In definitiva, in ragione dell’unitarietà dell’IVA (interna e all’importazione), le royalties vanno assoggettate ad imposta una sola volta, cioè o in dogana o in capo all’acquirente-licenziatario, a mezzo di reverse charge o per effetto della rivalsa se, in questa seconda ipotesi, il licenziante è anch’esso italiano.

In base a questa impostazione, risulta “assorbito” anche il dubbio sul trattamento IVA applicabile in caso di applicazione della procedura prevista dall’art. 156-bis del Reg. CEE n. 2954/1993, ossia quando l’importo delle royalties non è conosciuto al momento dell’importazione siccome determinato in funzione delle vendite effettuate in un arco temporale prestabilito.
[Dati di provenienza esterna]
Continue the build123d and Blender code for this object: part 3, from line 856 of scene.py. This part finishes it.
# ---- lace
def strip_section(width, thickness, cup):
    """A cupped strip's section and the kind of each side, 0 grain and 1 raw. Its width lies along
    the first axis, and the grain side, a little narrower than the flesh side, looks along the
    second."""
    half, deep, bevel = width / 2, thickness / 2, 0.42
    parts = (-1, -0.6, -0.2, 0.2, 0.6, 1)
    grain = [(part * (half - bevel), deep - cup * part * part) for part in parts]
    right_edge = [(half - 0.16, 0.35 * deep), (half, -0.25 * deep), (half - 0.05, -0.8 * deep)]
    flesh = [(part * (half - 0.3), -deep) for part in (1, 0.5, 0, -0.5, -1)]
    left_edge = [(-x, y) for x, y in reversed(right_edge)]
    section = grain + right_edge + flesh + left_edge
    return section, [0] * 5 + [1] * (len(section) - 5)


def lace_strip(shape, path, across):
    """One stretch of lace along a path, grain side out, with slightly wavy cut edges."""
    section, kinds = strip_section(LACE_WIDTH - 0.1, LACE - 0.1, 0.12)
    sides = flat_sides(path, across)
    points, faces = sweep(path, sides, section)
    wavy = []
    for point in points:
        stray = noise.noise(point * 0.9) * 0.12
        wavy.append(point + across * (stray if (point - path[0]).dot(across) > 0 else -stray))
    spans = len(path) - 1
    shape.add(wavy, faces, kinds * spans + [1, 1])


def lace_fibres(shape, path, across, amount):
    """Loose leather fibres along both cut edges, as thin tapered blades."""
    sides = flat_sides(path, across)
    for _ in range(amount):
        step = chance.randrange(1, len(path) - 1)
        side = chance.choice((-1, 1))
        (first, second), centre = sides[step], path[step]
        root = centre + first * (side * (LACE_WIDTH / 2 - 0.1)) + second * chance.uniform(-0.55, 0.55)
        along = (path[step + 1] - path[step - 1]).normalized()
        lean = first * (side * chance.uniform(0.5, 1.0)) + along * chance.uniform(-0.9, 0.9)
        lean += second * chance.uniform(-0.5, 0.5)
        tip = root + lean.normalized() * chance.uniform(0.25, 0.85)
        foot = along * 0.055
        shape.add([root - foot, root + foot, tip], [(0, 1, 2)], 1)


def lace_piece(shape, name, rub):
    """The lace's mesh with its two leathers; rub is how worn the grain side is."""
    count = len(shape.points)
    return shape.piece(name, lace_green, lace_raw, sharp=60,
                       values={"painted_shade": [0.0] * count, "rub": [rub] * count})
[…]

Nell’ipotesi in esame, rispetto alla quale la norma citata prevede che le Autorità doganali possano autorizzare l’interessato a calcolare le royalties sulla base di “criteri adeguati e specifici”, cioè in via forfetaria, le royalties vanno comunque assoggettate a IVA in dogana in considerazione del fatto che, all’atto dell’importazione, il relativo importo, non essendo noto, non può essere stato assoggettato ad imposta in capo all’acquirente-licenziatario.